I think its in all of the stock builds. Added to my gsm around 4.0.2. Seems like the custom roms are having a tough time preserving that feature as I'm hearing it works in certain builds and then breaks in newer ones.


----------



## stangy (Oct 18, 2011)

I am on AOKP 39 on a Galaxy Nexus and playback through the dialer is broken.


----------



## iNate71 (Dec 28, 2011)

dhaliwal925 said:


> That is a negative..just called myself from the home phone (yes I still have one) and left a message got the notification for a VM but no option to listen to it from the dialer. I thought this was an exclusive for the Sprint Nexus which would be implemented later?


Go to your Google Voice settings in the app, and then select "Voicemail display". That will enable playback through the dialer.


----------



## mentose457 (Aug 26, 2011)

I'm pretty sure you fix it by selecting "My Carrier" in the dialer settings.
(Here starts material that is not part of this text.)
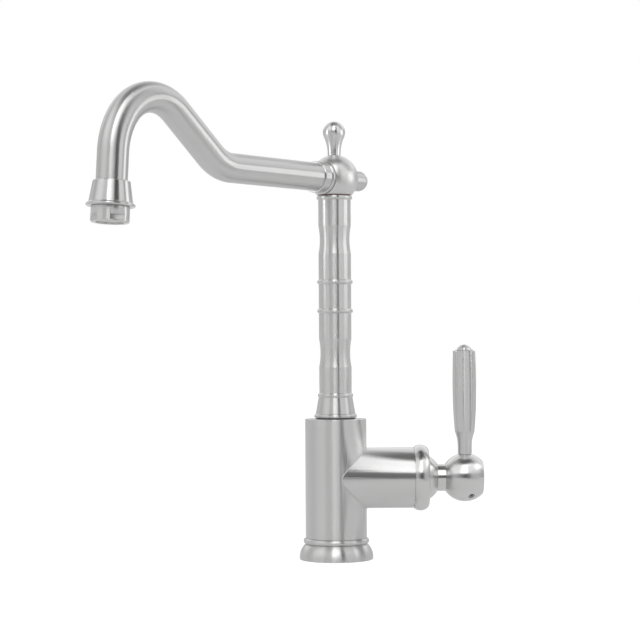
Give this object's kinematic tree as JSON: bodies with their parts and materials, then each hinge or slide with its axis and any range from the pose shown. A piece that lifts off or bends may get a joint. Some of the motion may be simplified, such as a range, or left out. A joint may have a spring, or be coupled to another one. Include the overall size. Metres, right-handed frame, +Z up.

Then you go to Voicemail Settings>Voicemail Number, then you change the current number to your Google Voice number.

I haz no sig


----------



## Doodoostains (Jul 17, 2011)

mentose457 said:


> I'm pretty sure you fix it by selecting "My Carrier" in the dialer settings. Then you go to Voicemail Settings>Voicemail Number, then you change the current number to your Google Voice number.
> 
> I haz no sig


For some reason on AOKP 39 I'm not able to edit any of that.

Sent from my Sprint Galaxy Nexus CDMA using Tapatalk 2


----------



## brkshr (Jun 16, 2011)

GVoice in dialer does not work in Linaro builds


----------



## mentose457 (Aug 26, 2011)

Doodoostains said:


> For some reason on AOKP 39 I'm not able to edit any of that.
> 
> Sent from my Sprint Galaxy Nexus CDMA using Tapatalk 2


Interesting... Im on 39.


----------



## NCguy (Aug 26, 2011)

brkshr said:


> GVoice in dialer does not work in Linaro builds


Will that presumably be that way indefinitely?


----------



## brkshr (Jun 16, 2011)

NCguy said:


> Will that presumably be that way indefinitely?


I'm sure someone will fix it eventually. Dev's have more important bugs to squash right now.

Swyped from my GNex


----------



## NCguy (Aug 26, 2011)

brkshr said:


> I'm sure someone will fix it eventually. Dev's have more important bugs to squash right now.
> 
> Swyped from my GNex


Both CM9 and AOKP have gone to Linaro builds now correct?


----------



## brkshr (Jun 16, 2011)

NCguy said:


> Both CM9 and AOKP have gone to Linaro builds now correct?


AOKP uses Linaro, build 38 & up. I'm not positive if cm9 is yet. I don't follow cm9 builds too closely anymore.

Swyped from my GNex


----------



## Mellen_hed (Aug 11, 2011)

brkshr said:


> AOKP uses Linaro, build 38 & up. I'm not positive if cm9 is yet. I don't follow cm9 builds too closely anymore.
> 
> Swyped from my GNex


Not true. Aokp dropped linaro as of 39 until it's more stable. I'm on my phone or I'd link, but it's at the bottom of the aokp download page for 39

Edit: http://aokp.co/index.php/releases/_/build-39-r25

Sent from my Galaxy Nexus using RootzWiki


----------



## brkshr (Jun 16, 2011)

Mellen_hed said:


> Not true. Aokp dropped linaro as of 39 until it's more stable. I'm on my phone or I'd link, but it's at the bottom of the aokp download page for 39
> 
> Edit: http://aokp.co/index.../_/build-39-r25
> 
> Sent from my Galaxy Nexus using RootzWiki


Thanks for the correction. I wasn't aware they dropped it.


----------



## itch808 (Dec 20, 2011)

If they dropped linaro in 39, Gvoice playback in ICS dialer is still broken


----------